- What is required -
Among the entries below, extract exactly the lines that run from the one with "What bpy script" through the one with "THROAT_HEIGHT = 30 * MM", both ends included.

- Records for the exercise -
........

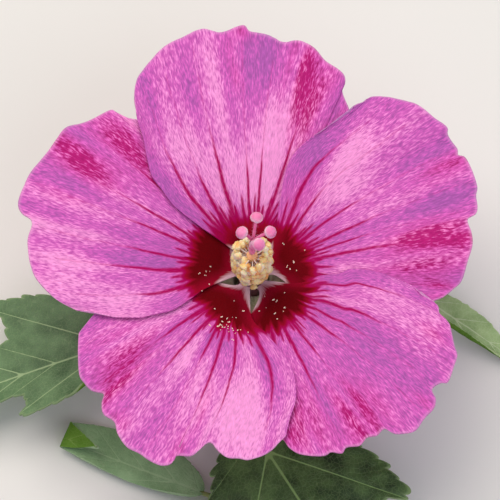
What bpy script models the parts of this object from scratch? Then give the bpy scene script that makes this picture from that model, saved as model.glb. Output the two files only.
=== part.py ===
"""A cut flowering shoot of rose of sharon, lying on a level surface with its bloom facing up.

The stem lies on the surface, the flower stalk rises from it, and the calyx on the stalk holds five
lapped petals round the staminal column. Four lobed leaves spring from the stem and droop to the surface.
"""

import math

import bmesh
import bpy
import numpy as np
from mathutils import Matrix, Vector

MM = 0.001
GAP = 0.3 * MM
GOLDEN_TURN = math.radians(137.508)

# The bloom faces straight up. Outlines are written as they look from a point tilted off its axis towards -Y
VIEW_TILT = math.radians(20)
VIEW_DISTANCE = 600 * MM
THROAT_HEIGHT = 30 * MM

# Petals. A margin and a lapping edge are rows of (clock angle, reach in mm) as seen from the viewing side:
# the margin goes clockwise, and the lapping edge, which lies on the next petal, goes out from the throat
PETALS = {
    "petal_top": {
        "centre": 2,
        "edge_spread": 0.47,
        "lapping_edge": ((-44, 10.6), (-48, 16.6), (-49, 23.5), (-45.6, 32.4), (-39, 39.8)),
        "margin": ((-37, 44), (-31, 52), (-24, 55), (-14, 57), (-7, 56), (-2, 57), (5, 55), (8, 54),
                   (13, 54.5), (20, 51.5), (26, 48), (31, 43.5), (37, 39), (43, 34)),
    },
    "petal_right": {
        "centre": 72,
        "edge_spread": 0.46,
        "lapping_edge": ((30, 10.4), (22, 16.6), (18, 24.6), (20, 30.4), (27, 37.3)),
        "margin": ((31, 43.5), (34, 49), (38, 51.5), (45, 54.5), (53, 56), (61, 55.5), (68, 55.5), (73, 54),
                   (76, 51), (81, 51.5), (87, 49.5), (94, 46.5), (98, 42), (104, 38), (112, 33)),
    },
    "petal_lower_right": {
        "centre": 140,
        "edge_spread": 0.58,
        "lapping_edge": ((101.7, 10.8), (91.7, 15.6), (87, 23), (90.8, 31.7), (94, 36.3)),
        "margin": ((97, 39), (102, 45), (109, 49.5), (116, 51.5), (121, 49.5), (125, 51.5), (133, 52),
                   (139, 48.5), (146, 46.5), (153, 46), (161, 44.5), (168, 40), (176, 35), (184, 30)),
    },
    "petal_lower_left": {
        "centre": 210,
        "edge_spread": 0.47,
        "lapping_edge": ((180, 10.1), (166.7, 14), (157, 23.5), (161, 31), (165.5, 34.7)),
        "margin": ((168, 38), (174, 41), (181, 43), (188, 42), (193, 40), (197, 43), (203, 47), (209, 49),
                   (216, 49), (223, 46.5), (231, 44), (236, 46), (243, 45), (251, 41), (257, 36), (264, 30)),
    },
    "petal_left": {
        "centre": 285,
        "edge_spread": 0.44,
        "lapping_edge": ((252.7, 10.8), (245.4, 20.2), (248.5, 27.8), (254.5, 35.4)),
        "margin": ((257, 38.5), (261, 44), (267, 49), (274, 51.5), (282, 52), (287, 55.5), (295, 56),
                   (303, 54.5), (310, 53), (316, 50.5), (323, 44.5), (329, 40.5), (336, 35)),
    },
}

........

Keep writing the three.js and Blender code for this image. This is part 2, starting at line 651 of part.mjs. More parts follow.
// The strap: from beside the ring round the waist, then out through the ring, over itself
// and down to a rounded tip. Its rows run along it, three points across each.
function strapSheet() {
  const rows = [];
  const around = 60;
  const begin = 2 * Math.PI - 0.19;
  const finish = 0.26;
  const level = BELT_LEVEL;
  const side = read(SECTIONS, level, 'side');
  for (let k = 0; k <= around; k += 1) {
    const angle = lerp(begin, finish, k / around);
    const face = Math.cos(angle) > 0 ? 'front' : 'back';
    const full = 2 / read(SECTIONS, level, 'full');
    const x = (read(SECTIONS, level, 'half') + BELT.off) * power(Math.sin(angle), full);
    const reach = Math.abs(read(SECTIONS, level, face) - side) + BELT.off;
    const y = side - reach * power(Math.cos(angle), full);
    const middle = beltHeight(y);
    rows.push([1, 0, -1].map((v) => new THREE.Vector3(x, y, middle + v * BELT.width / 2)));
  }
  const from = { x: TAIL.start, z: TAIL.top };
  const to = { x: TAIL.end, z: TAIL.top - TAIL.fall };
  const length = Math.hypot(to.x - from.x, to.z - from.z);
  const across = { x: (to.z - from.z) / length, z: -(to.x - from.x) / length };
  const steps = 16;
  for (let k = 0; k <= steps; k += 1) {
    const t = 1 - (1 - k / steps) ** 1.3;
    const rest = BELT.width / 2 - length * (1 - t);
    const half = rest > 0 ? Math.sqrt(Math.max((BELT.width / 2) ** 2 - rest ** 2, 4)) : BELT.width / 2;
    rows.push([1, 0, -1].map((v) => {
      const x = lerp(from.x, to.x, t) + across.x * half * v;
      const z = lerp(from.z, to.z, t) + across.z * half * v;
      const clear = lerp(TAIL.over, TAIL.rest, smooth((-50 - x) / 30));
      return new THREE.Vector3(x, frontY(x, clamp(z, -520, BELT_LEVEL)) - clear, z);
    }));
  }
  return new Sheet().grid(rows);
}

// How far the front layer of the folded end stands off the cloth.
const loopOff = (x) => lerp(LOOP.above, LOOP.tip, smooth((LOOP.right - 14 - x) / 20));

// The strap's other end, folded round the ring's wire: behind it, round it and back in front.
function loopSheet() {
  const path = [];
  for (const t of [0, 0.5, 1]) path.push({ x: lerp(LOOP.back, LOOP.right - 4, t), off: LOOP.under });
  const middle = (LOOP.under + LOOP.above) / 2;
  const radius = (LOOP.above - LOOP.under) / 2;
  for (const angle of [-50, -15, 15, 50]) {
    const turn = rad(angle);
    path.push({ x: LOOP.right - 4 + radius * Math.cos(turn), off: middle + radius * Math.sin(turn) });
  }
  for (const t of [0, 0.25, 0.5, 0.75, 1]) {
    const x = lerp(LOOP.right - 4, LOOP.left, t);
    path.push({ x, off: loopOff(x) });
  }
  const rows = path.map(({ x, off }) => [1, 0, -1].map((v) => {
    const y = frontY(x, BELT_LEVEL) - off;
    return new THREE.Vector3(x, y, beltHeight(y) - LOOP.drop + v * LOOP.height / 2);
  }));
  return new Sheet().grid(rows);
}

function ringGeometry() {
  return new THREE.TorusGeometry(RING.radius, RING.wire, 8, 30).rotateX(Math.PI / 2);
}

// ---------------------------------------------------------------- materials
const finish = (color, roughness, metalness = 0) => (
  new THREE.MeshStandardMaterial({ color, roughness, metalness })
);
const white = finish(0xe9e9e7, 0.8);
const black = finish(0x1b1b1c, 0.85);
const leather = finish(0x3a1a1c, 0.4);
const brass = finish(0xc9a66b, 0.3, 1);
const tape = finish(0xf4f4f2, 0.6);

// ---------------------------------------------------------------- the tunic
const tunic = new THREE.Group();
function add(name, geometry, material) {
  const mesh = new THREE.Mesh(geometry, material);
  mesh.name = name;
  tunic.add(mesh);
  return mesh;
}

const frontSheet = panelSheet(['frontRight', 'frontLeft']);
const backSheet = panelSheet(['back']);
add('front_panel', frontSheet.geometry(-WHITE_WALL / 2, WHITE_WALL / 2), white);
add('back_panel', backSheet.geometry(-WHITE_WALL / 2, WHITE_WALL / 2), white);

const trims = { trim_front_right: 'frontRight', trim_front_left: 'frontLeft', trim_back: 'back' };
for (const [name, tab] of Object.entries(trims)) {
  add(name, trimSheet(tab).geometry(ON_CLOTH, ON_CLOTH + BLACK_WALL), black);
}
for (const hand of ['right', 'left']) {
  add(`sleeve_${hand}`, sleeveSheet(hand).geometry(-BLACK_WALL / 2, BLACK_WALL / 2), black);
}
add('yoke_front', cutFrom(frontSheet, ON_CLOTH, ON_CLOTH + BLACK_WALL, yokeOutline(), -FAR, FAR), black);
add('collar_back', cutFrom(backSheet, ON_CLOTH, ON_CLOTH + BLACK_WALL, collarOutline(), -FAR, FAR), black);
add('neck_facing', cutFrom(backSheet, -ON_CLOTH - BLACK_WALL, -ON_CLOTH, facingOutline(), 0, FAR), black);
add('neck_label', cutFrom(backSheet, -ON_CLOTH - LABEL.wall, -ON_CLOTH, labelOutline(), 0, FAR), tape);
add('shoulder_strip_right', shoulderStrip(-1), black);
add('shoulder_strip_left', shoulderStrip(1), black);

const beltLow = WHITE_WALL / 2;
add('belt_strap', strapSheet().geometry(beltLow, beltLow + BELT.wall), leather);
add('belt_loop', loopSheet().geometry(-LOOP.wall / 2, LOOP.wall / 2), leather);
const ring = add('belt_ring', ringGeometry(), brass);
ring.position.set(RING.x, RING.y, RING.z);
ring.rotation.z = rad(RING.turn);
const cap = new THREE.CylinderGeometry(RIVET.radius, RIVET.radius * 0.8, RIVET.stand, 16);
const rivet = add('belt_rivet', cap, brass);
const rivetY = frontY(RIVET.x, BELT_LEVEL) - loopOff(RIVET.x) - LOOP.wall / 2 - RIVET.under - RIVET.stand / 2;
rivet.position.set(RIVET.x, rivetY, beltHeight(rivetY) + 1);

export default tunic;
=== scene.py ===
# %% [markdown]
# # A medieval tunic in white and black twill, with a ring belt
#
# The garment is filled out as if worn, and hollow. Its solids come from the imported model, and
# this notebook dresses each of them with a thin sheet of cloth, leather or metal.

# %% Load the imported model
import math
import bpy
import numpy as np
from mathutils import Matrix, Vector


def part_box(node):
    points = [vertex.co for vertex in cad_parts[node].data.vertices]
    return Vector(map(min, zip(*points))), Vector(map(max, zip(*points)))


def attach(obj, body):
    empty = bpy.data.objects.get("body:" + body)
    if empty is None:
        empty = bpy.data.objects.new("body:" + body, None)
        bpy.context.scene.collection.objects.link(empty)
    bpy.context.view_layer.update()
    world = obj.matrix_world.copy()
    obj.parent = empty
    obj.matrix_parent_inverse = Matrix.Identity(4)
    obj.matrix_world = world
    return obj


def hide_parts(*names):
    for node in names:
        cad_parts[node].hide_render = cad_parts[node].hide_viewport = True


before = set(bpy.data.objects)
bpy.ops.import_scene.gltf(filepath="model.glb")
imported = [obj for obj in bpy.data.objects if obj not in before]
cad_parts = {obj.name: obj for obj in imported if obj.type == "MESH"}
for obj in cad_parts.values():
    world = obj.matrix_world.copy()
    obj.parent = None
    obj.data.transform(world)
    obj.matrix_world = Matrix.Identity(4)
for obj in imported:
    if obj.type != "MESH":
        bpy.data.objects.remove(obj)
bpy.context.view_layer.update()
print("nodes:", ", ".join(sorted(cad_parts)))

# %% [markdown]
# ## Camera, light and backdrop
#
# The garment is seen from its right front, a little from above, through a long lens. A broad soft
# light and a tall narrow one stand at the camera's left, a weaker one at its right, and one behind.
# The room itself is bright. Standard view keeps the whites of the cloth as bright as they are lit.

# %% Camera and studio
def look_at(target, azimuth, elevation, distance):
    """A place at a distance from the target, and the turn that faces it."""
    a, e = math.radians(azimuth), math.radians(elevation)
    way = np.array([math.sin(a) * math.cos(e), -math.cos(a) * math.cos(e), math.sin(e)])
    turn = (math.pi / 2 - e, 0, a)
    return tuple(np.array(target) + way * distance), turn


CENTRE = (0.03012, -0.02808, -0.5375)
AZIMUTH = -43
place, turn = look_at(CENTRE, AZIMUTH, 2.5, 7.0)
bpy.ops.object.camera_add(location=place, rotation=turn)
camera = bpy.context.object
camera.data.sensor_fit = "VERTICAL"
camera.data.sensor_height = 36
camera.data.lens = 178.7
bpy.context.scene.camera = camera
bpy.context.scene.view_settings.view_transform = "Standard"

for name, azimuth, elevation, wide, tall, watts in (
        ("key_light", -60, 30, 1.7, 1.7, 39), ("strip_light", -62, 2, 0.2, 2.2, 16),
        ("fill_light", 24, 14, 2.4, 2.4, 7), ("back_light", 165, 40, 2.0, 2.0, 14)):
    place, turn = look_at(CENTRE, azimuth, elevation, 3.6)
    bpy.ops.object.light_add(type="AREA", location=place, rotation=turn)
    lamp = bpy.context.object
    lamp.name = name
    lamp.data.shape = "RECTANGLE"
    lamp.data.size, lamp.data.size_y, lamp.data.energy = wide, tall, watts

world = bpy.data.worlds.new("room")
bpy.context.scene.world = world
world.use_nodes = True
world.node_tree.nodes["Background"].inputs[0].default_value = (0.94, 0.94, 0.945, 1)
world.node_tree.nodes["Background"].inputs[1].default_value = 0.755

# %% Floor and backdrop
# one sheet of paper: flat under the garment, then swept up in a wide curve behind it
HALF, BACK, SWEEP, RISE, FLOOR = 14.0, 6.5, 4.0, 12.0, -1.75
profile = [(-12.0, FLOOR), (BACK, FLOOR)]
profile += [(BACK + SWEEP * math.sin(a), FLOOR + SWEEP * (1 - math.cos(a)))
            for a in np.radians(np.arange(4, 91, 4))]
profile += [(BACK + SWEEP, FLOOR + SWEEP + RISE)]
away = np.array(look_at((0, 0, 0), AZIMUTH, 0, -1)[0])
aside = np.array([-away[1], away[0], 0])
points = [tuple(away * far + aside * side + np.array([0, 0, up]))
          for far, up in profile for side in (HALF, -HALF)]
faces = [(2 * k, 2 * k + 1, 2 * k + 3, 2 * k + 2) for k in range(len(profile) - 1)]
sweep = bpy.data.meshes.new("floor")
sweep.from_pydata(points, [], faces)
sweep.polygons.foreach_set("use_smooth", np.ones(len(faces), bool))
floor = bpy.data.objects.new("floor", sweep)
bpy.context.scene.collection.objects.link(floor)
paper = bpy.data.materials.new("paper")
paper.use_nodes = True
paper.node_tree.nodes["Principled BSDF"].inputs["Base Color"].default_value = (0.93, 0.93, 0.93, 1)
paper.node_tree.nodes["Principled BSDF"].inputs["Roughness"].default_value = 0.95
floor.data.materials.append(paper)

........

- Answer to this problem -
What bpy script models the parts of this object from scratch? Then give the bpy scene script that makes this picture from that model, saved as model.glb. Output the two files only.
=== part.py ===
"""A cut flowering shoot of rose of sharon, lying on a level surface with its bloom facing up.

The stem lies on the surface, the flower stalk rises from it, and the calyx on the stalk holds five
lapped petals round the staminal column. Four lobed leaves spring from the stem and droop to the surface.
"""

import math

import bmesh
import bpy
import numpy as np
from mathutils import Matrix, Vector

MM = 0.001
GAP = 0.3 * MM
GOLDEN_TURN = math.radians(137.508)

# The bloom faces straight up. Outlines are written as they look from a point tilted off its axis towards -Y
VIEW_TILT = math.radians(20)
VIEW_DISTANCE = 600 * MM
THROAT_HEIGHT = 30 * MM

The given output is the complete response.